### [TO BE DONE]
Only the lines from the one containing "Recreate this object" down to the one containing "# Millimetres. Origin", inclusive, are to be quoted exactly.

[Dataset items]
--

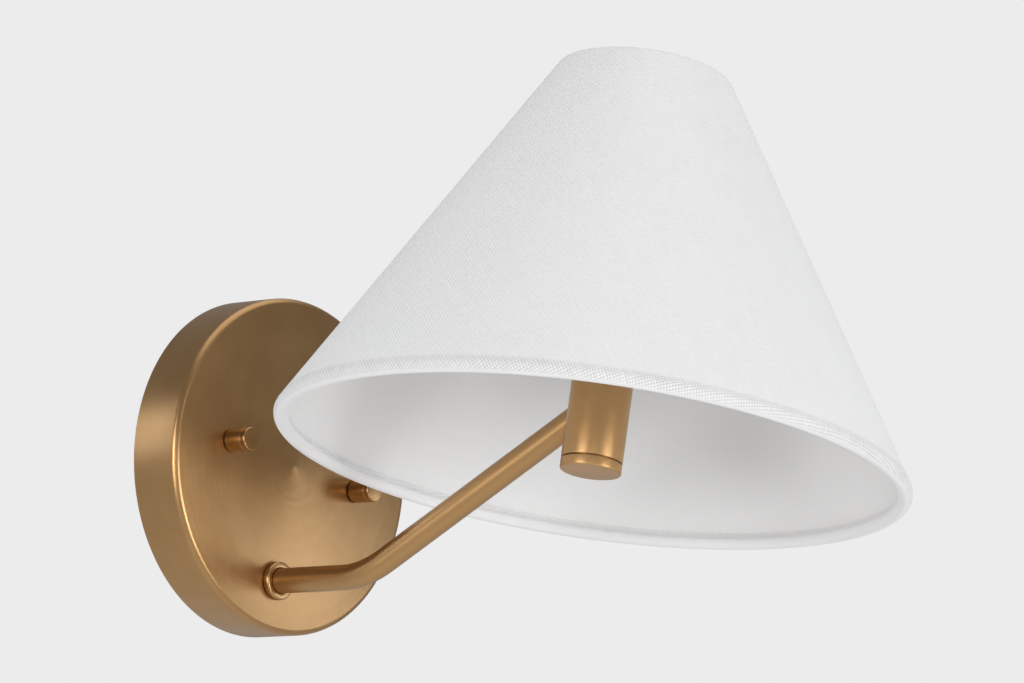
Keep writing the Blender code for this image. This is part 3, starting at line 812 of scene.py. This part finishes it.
def makeLampholder(setup):
    low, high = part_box("lampholder_body")
    floor, shoulder = low.z / mmToM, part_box("socket_barrel")[1].z / mmToM + 0.3
    top = high.z / mmToM
    outer, bore, cupFloor, stem, flange = 10.2, 6.95, 22.0, 9.8, 11.1
    outline = [(0, cupFloor, 0), (bore, cupFloor, 0.3), (bore, top, 0.4), (outer - 0.5, top, 0.2)]
    outline += threadOutline(outer, 0.35, setup["threadPitch"], top - 0.4, shoulder + 2.5)
    outline += [
        (flange, shoulder + 2.2, 0.3), (flange, shoulder, 0.3), (stem, shoulder, 0.1), (stem, floor, 0.5),
        (0, floor, 0),
    ]
    spunPiece(
        "lampholderBody", outline, lampPlace, upwards, blackMoulding, "swing_arm",
        ("lampholder_body",), steps=64, closed=False,
    )
    shellLow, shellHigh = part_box("screw_shell")
    thread = rolledThread(
        setup["shellRadius"], setup["shellDepth"], setup["shellTurns"],
        shellHigh.z / mmToM, (shellHigh.z - shellLow.z) / mmToM,
    )
    inner = [(radius - setup["shellWall"], height, 0) for radius, height, _ in reversed(thread)]
    spunPiece(
        "screwShell", thread + inner, lampPlace, upwards, nickelShell, "swing_arm",
        ("screw_shell",), steps=64, sharp=60,
    )


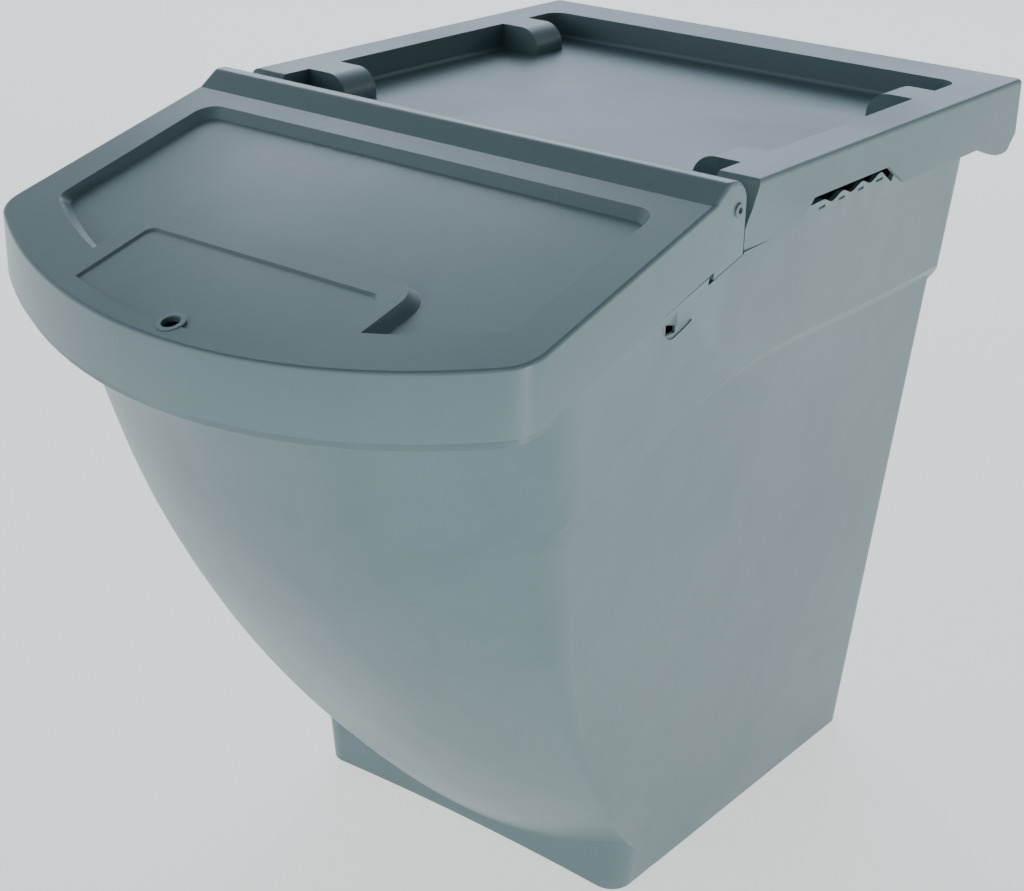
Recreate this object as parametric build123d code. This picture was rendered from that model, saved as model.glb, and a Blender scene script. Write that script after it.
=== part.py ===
from build123d import *
from math import cos, pi, sqrt
import os

# Pet food bin with a bowed hopper front, a pinned front lid and a stacking deck.
# Millimetres. Origin at the centre of the base on the floor, +Z up, front towards -Y.

# ---- wall and base ----
WALL = 3.0               # moulded wall thickness
FLOOR_T = 3.5            # thickness of the bin floor
BASE_HALF_X = 134.7      # half width of the base at the floor
BASE_HALF_Y = 152.0      # half length of the base
BASE_HOLLOW = 4.5        # how far the base front curves in at the middle
BASE_RISE = 64.0         # height over which the flat base front is carried up
SIDE_FLARE = 0.100       # sideways flare per mm of height at the rear
SIDE_FAN = 0.030         # extra flare per mm of height for every 300 mm forwards
REAR_R = 15.0            # upright corner radius at the rear
# hopper stations: height, y of the front corner, radius of that corner
STATIONS = [
    (0.0, -107.0, 4.0), (50.0, -153.0, 5.0), (100.0, -192.0, 6.0), (150.0, -225.0, 8.0),
    (200.0, -252.0, 13.0), (250.0, -274.0, 19.0), (300.0, -290.5, 25.0),
    (345.0, -302.0, 28.0), (395.0, -316.0, 28.0), (440.0, -331.0, 26.0), (500.0, -352.0, 26.0),
]
BOW_R_LOW = 300.0        # plan radius of the bowed front at the floor
BOW_R_RISE = 0.046       # growth of that radius per mm of height

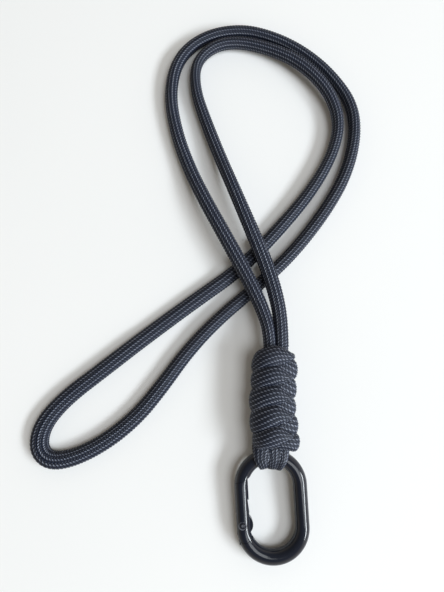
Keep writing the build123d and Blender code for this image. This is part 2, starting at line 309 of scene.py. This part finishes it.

--

### [TASK SOLUTION]
Recreate this object as parametric build123d code. This picture was rendered from that model, saved as model.glb, and a Blender scene script. Write that script after it.
=== part.py ===
from build123d import *
from math import cos, pi, sqrt
import os

# Pet food bin with a bowed hopper front, a pinned front lid and a stacking deck.
# Millimetres. Origin at the centre of the base on the floor, +Z up, front towards -Y.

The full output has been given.